THE EARL OF KIMBERLEY
expressed his readiness to take the second reading subject to those conditions.
§ THE EARL OF BANDON
objected to the Bill, because it involved a direct departure from the compact which had been entered into in 1829. That Act would never have been allowed to pass had it not been for the assurance given by the Government that it would not in any way interfere with the revenues of the Irish Church. Roman Catholics were specially excluded from the office of Lord Chancellor, 1380 because that officer was the keeper of the conscience of the Sovereign; but the Sovereign being Protestant, of course Roman Catholics could not conscientiously fulfil the duties of the office. He looked upon this concession as the thin end of the wedge, and was afraid that it would only lead to a further demand to open up the office of Lord Lieutenant to Roman Catholics. From 1829 up to 1859 no proposal of the same character as that under discussion had been submitted to Parliament, nor a single petition presented in its favour. The question, he added, had not been mooted since the latter period until the present Session, and the people of Ireland took very little interest in it indeed. Such was not, as might be expected, the case with the Roman Catholic clergy, who would never be satisfied with anything less than exclusive supremacy and the destruction of the Protestant religion.
THE EARL OF KIMBERLEY
said, that he had not the slightest objection to strike out the words in the Preamble of the Bill which had so much alarmed the noble Earl (the Earl of Courtown). He did not attach the slightest importance to them.

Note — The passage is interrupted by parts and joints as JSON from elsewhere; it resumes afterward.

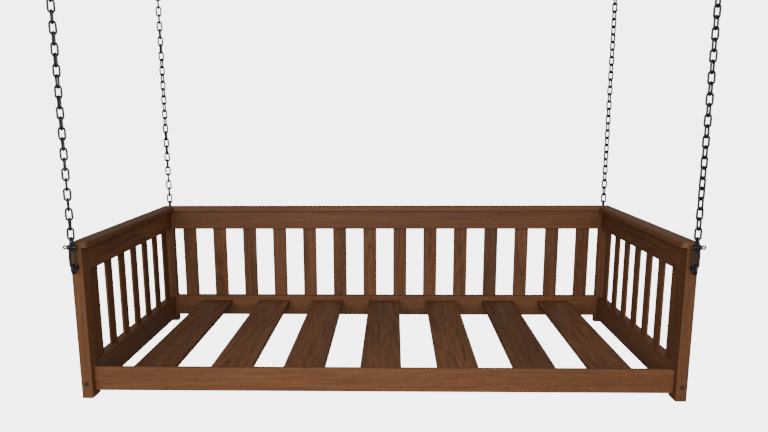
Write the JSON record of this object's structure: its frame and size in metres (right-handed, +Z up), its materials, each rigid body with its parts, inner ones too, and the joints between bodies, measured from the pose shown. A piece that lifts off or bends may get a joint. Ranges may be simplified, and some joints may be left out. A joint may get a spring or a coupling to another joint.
{
  "type": "hanging swing bed",
  "caption": "Slatted wooden daybed with low sides and back and an open front, hung level on chains and shackles from ceiling plates.",
  "frame": {"origin": "on the plane of the feet, under the middle of the bed's front face", "axes": "+X along the bed to the right seen from the front, +Y to its back, +Z up"},
  "size_m": [2.046, 1.1918, 1.5553],
  "materials": {
    "stained_wood": "satin stain",
    "black_steel": "black coated",
    "zinc_steel": "dull zinc",
    "dark_bolt": "dark coated"
  },
  "bodies": {
    "ceiling": {"ceiling_hangers": "black_steel"},
    "bed": {"back_slat_01": "stained_wood", "back_slat_02": "stained_wood", "back_slat_03": "stained_wood", "back_slat_04": "stained_wood", "back_slat_05": "stained_wood", "back_slat_06": "stained_wood", "back_slat_07": "stained_wood", "back_slat_08": "stained_wood", "back_slat_09": "stained_wood", "back_slat_10": "stained_wood", "back_slat_11": "stained_wood", "back_slat_12": "stained_wood", "back_slat_13": "stained_wood", "back_slat_14": "stained_wood", "cap_back": "stained_wood", "cap_left": "stained_wood", "cap_right": "stained_wood", "cleat_front": "stained_wood", "deck_board_1": "stained_wood", "deck_board_2": "stained_wood", "deck_board_3": "stained_wood", "deck_board_4": "stained_wood", "deck_board_5": "stained_wood", "deck_board_6": "stained_wood", "deck_board_7": "stained_wood", "deck_screws": "dark_bolt", "eye_bolts": "black_steel", "front_rail": "stained_wood", "low_rail_back": "stained_wood", "low_rail_left": "stained_wood", "low_rail_right": "stained_wood", "post_back_left": "stained_wood", "post_back_right": "stained_wood", "post_front_left": "stained_wood", "post_front_right": "stained_wood", "rail_bolts": "dark_bolt", "slats_left": "stained_wood", "slats_right": "stained_wood", "top_rail_back": "stained_wood", "top_rail_left": "stained_wood", "top_rail_right": "stained_wood"},
    "hook_front_left": {"top_link_front_left": "black_steel"},
    "run_front_left": {"chain_front_left": "black_steel"},
    "shackle_front_left": {"shackle_bow_front_left": "black_steel", "shackle_pin_front_left": "zinc_steel"},
    "hook_front_right": {"top_link_front_right": "black_steel"},
    "run_front_right": {"chain_front_right": "black_steel"},
    "shackle_front_right": {"shackle_bow_front_right": "black_steel", "shackle_pin_front_right": "zinc_steel"},
    "hook_back_left": {"top_link_back_left": "black_steel"},
    "run_back_left": {"chain_back_left": "black_steel"},
    "shackle_back_left": {"shackle_bow_back_left": "black_steel", "shackle_pin_back_left": "zinc_steel"},
    "hook_back_right": {"top_link_back_right": "black_steel"},
    "run_back_right": {"chain_back_right": "black_steel"},
    "shackle_back_right": {"shackle_bow_back_right": "black_steel", "shackle_pin_back_right": "zinc_steel"}
  },
  "joints": [
    {"name": "sway_front_left", "type": "hinge", "parent": "ceiling", "child": "hook_front_left", "pos_m": [-0.991, -0.024, 1.51835], "axis": [0, 1, 0], "range_deg": [-6, 6]},
    {"name": "swing_front_left", "type": "hinge", "parent": "hook_front_left", "child": "run_front_left", "pos_m": [-0.991, -0.024, 1.4874], "axis": [1, 0, 0], "range_deg": [-20, 20]},
    {"name": "level_front_left", "type": "hinge", "parent": "run_front_left", "child": "shackle_front_left", "pos_m": [-0.991, -0.024, 0.52], "axis": [1, 0, 0], "range_deg": [-20, 20]},
    {"name": "sway_front_right", "type": "hinge", "parent": "ceiling", "child": "hook_front_right", "pos_m": [0.991, -0.024, 1.51835], "axis": [0, 1, 0], "range_deg": [-6, 6]},
    {"name": "swing_front_right", "type": "hinge", "parent": "hook_front_right", "child": "run_front_right", "pos_m": [0.991, -0.024, 1.4874], "axis": [1, 0, 0], "range_deg": [-20, 20]},
    {"name": "level_front_right", "type": "hinge", "parent": "run_front_right", "child": "shackle_front_right", "pos_m": [0.991, -0.024, 0.52], "axis": [1, 0, 0], "range_deg": [-20, 20]},
    {"name": "sway_back_left", "type": "hinge", "parent": "ceiling", "child": "hook_back_left", "pos_m": [-0.991, 1.104, 1.51835], "axis": [0, 1, 0], "range_deg": [-6, 6]},
    {"name": "swing_back_left", "type": "hinge", "parent": "hook_back_left", "child": "run_back_left", "pos_m": [-0.991, 1.104, 1.4874], "axis": [1, 0, 0], "range_deg": [-20, 20]},
    {"name": "level_back_left", "type": "hinge", "parent": "run_back_left", "child": "shackle_back_left", "pos_m": [-0.991, 1.104, 0.52], "axis": [1, 0, 0], "range_deg": [-20, 20]},
    {"name": "sway_back_right", "type": "hinge", "parent": "ceiling", "child": "hook_back_right", "pos_m": [0.991, 1.104, 1.51835], "axis": [0, 1, 0], "range_deg": [-6, 6]},
    {"name": "swing_back_right", "type": "hinge", "parent": "hook_back_right", "child": "run_back_right", "pos_m": [0.991, 1.104, 1.4874], "axis": [1, 0, 0], "range_deg": [-20, 20]},
    {"name": "level_back_right", "type": "hinge", "parent": "run_back_right", "child": "shackle_back_right", "pos_m": [0.991, 1.104, 0.52], "axis": [1, 0, 0], "range_deg": [-20, 20]},
    {"name": "bed_level", "type": "hinge", "parent": "shackle_front_left", "child": "bed", "pos_m": [-0.991, -0.024, 0.4625], "axis": [0, 1, 0], "range_deg": [-6, 6]}
  ],
  "couplings": [
    {"joint": "level_front_left", "follows": "swing_front_left", "ratio": -1},
    {"joint": "sway_front_right", "follows": "sway_front_left", "ratio": 1},
    {"joint": "swing_front_right", "follows": "swing_front_left", "ratio": 1},
    {"joint": "level_front_right", "follows": "swing_front_left", "ratio": -1},
    {"joint": "sway_back_left", "follows": "sway_front_left", "ratio": 1},
    {"joint": "swing_back_left", "follows": "swing_front_left", "ratio": 1},
    {"joint": "level_back_left", "follows": "swing_front_left", "ratio": -1},
    {"joint": "sway_back_right", "follows": "sway_front_left", "ratio": 1},
    {"joint": "swing_back_right", "follows": "swing_front_left", "ratio": 1},
    {"joint": "level_back_right", "follows": "swing_front_left", "ratio": -1},
    {"joint": "bed_level", "follows": "sway_front_left", "ratio": -1}
  ]
}
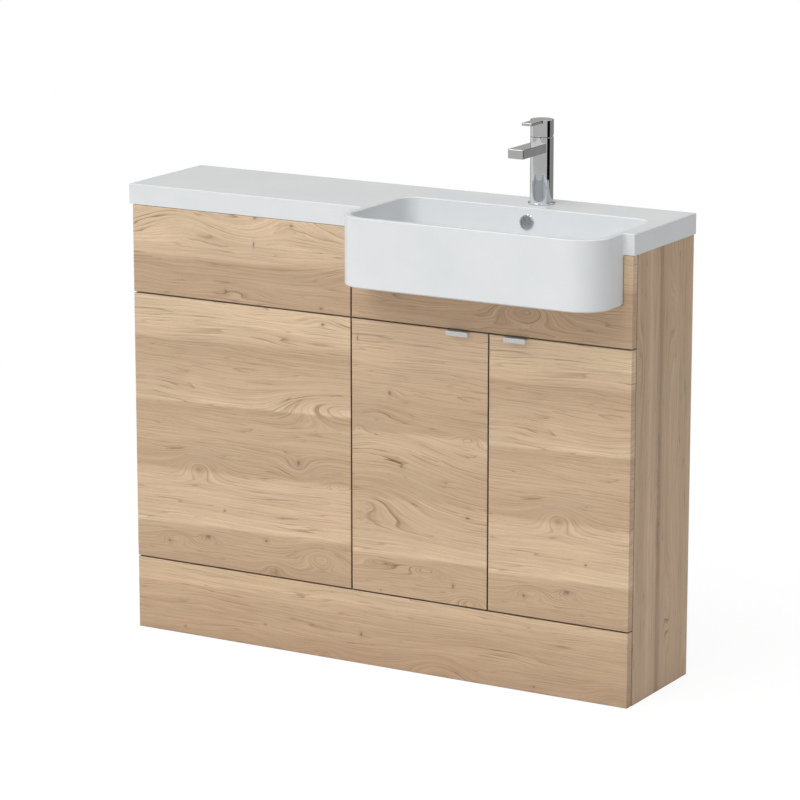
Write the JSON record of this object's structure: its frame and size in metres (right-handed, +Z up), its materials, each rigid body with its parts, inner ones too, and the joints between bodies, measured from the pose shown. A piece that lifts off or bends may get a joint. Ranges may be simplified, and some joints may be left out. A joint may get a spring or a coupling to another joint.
{
  "type": "bathroom vanity unit",
  "caption": "Fitted bathroom combination of a toilet housing unit and a vanity cupboard in oak laminate, under a cast top with a semi-recessed basin, lever tap and push waste.",
  "frame": {"origin": "middle of the footprint of the whole outline, on the floor", "axes": "+X to the right seen from the front, +Y from the fronts towards the wall, +Z up"},
  "size_m": [1.11, 0.368, 1.066],
  "materials": {
    "oak_board": "satin oak-pattern laminate on chipboard",
    "plain_board": "plain laminated chipboard",
    "cast_marble": "satin white gel coat on cast mineral marble",
    "chrome_plate": "polished chrome plate",
    "satin_aluminium": "satin anodised",
    "bright_steel": "zinc plated",
    "cast_zinc": "as cast",
    "turned_brass": "turned",
    "grey_plastic": "moulded",
    "white_plastic": "moulded",
    "black_rubber": "moulded",
    "clear_rubber": "soft clear buffer"
  },
  "bodies": {
    "cabinet": {"plinth": "oak_board", "wc_lower_panel": "oak_board", "vanity_fascia": "oak_board", "wc_left_side": "oak_board", "wc_right_side": "oak_board", "vanity_left_side": "oak_board", "vanity_right_side": "oak_board", "wc_top_rail": "plain_board", "wc_middle_rail": "plain_board", "wc_lower_rail": "plain_board", "wc_wall_rail": "plain_board", "wc_floor_rail": "plain_board", "vanity_fascia_rail": "plain_board", "vanity_plinth_rail": "plain_board", "vanity_base": "plain_board", "vanity_wall_rail": "plain_board", "vanity_floor_rail": "plain_board", "worktop_basin": "cast_marble", "tap_body": "chrome_plate", "tap_base_ring": "chrome_plate", "waste_body": "chrome_plate", "overflow_ring": "chrome_plate", "hinge_arms": "bright_steel", "hinge_plates": "bright_steel", "front_panel_screws": "bright_steel", "cam_bolts": "bright_steel", "unit_connectors": "bright_steel", "tap_stud": "bright_steel", "tap_clamp_plate": "bright_steel", "cam_locks": "cast_zinc", "tap_retaining_nut": "turned_brass", "tap_clamp_nut": "turned_brass", "waste_back_nut": "turned_brass", "overflow_grille": "grey_plastic", "tap_cartridge": "grey_plastic", "tap_aerator": "grey_plastic", "clip_sockets": "white_plastic", "tap_gasket": "black_rubber", "waste_washer": "black_rubber", "tap_clamp_rubber": "black_rubber"},
    "left_door": {"left_door": "oak_board", "left_hinge_cups": "bright_steel", "left_door_screws": "bright_steel", "left_door_handle": "satin_aluminium", "left_door_bumper": "clear_rubber"},
    "right_door": {"right_door": "oak_board", "right_hinge_cups": "bright_steel", "right_door_screws": "bright_steel", "right_door_handle": "satin_aluminium", "right_door_bumper": "clear_rubber"},
    "left_links": {"left_hinge_links": "bright_steel"},
    "right_links": {"right_hinge_links": "bright_steel"},
    "access_panel": {"access_panel": "oak_board", "access_panel_clips": "white_plastic"},
    "tap_turner": {"tap_spindle": "turned_brass"},
    "tap_lever": {"tap_handle": "chrome_plate", "tap_stem": "turned_brass", "tap_grub_screw": "bright_steel"},
    "plug": {"waste_plug": "chrome_plate"}
  },
  "joints": [
    {"name": "left_door_swing", "type": "hinge", "parent": "cabinet", "child": "left_door", "pos_m": [-0.045, -0.076, 0.4], "axis": [0, 0, -1], "range_deg": [0, 100]},
    {"name": "right_door_swing", "type": "hinge", "parent": "cabinet", "child": "right_door", "pos_m": [0.553, -0.076, 0.4], "axis": [0, 0, 1], "range_deg": [0, 100]},
    {"name": "left_link_swing", "type": "hinge", "parent": "cabinet", "child": "left_links", "pos_m": [-0.011, -0.065, 0.4], "axis": [0, 0, 1], "range_deg": [0, 62]},
    {"name": "right_link_swing", "type": "hinge", "parent": "cabinet", "child": "right_links", "pos_m": [0.519, -0.065, 0.4], "axis": [0, 0, -1], "range_deg": [0, 62]},
    {"name": "access_panel_pull", "type": "slide", "parent": "cabinet", "child": "access_panel", "axis": [0, -1, 0], "range_m": [0, 0.05]},
    {"name": "tap_turn", "type": "hinge", "parent": "cabinet", "child": "tap_turner", "pos_m": [0.2535, 0.132, 1.034], "axis": [0, 0, 1], "range_deg": [-45, 45]},
    {"name": "tap_lift", "type": "hinge", "parent": "tap_turner", "child": "tap_lever", "pos_m": [0.2535, 0.132, 1.034], "axis": [-1, 0, 0], "range_deg": [0, 20]},
    {"name": "plug_lift", "type": "slide", "parent": "cabinet", "child": "plug", "axis": [0, 0, 1], "range_m": [0, 0.008]}
  ],
  "couplings": [
    {"joint": "left_link_swing", "follows": "left_door_swing", "ratio": 0.62},
    {"joint": "right_link_swing", "follows": "right_door_swing", "ratio": 0.62}
  ]
}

The true meaning to be attached to them had been explained by the noble Earl at the head of the Government.
§ THE EARL OF COURTOWN
said, he would accept the suggestion of the noble Earl at the head of the Government, and withdraw his Amendment, stating that he would, on going into Committee, move the rejection of the words to which he objected.
§ Amendment (by Leave of the House) withdrawn: Then the Original Motion was agreed to; Bill read 2a accordingly.